Zohar fucked around with this message at 00:32 on Mar 8, 2014

Zohar
Jul 14, 2013

Good kitty
David Horowitz is the obvious American example that springs to my mind.

Zohar
Jul 14, 2013

Good kitty
Turns out one of Jobbik's MEPs is a literal KGB/FSB informant :allears: So much for patriotism.

English article: http://budapestbeacon.com/featured-articles/spy-little-eye-russian-spy/

Zohar
Jul 14, 2013

Good kitty

KomradeX posted:

Do you have any sources for this, hopefully something in English? Not attacking you just something I would like to read and share on Facebook.

It's been an open secret for ages (along with their Iranian backing), though it's only now that the Hungarian government has actually started investigating it. Here are some good sources in English:

http://hungarianspectrum.wordpress.com/2014/04/13/jobbik-and-the-russian-connection-the-role-of-bela-kovacs/

http://www.foreignaffairs.com/articles/141067/mitchell-a-orenstein/putins-western-allies (about Russian support for European nationalism more broadly)

Zohar
Jul 14, 2013

Good kitty

computer parts posted:

In fairness it only really seems to be Europe and maybe some Middle Eastern countries.

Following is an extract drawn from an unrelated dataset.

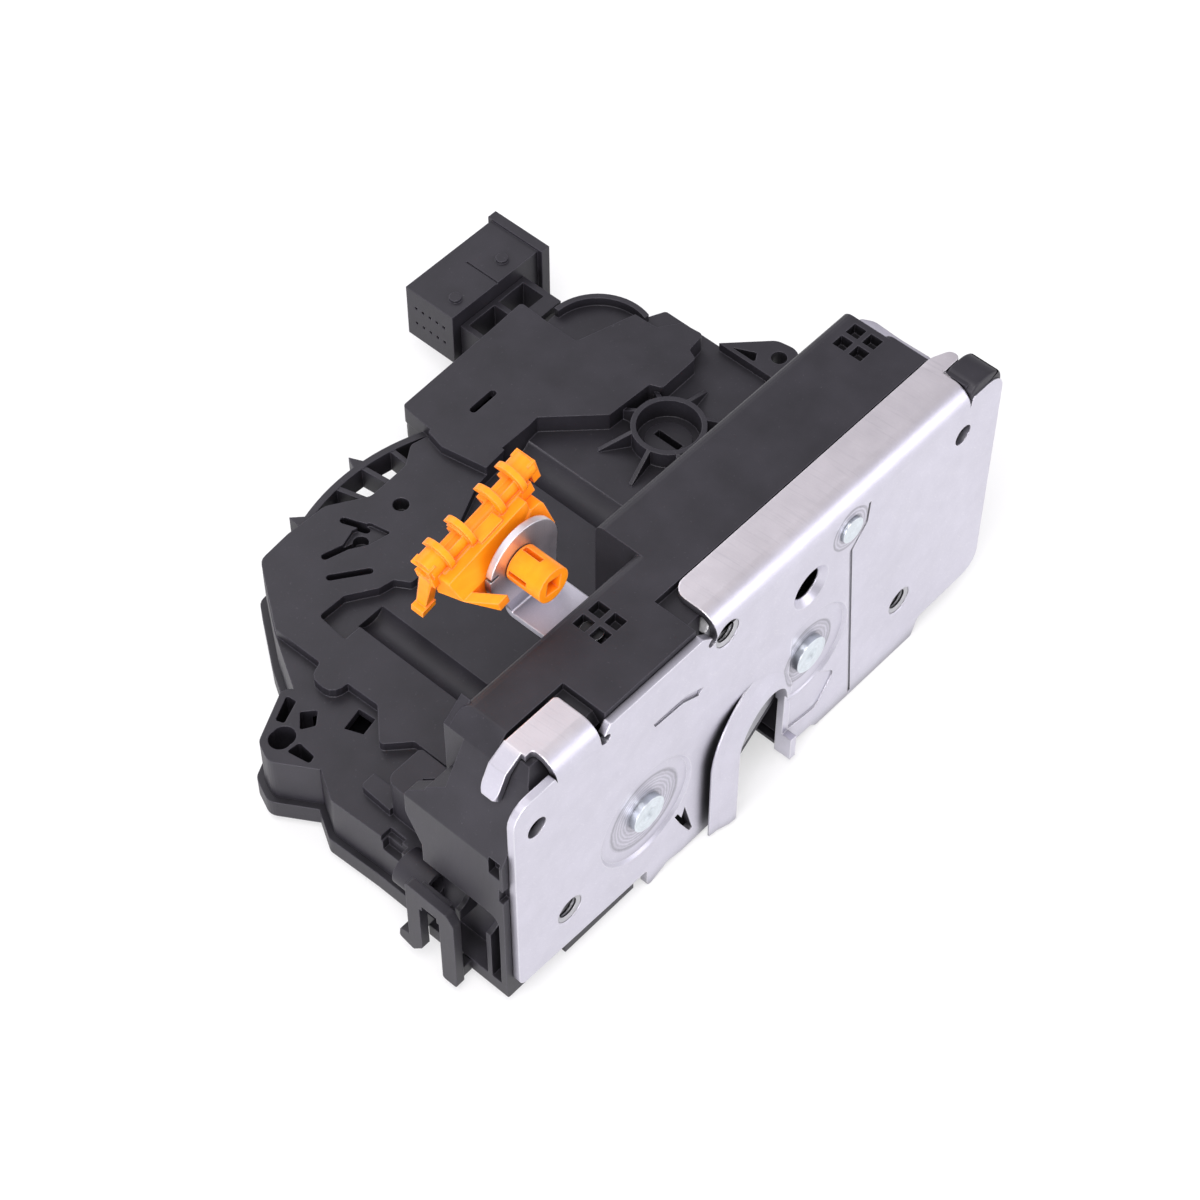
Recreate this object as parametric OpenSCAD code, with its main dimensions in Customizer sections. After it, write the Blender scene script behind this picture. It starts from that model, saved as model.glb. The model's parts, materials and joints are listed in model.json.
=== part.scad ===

It is an issue in most of South, Southeast, and East Asia it just doesn't get as much coverage in English-speaking media

Zohar
Jul 14, 2013

Good kitty

computer parts posted:

I know there's a strong junta streak but I don't know if it's fascist specifically.

I'm not talking about dictatorships, I'm talking about far-right racist-nationalist popular sentiment.

Adbot
ADBOT LOVES YOU

Zohar
Jul 14, 2013

Good kitty
It's absolutely true that globalisation in general has weakened the capacity of leftist politics on a national level as well as strengthening the hand of the xenophobic far right in developed countries, but the progressive response to that is to globalise leftism and not to try to hold back the tide by resuscitating mercantilism, throwing up protectionist barriers etc. Leftism in one nation makes as much sense as anti-racism in one bantustan.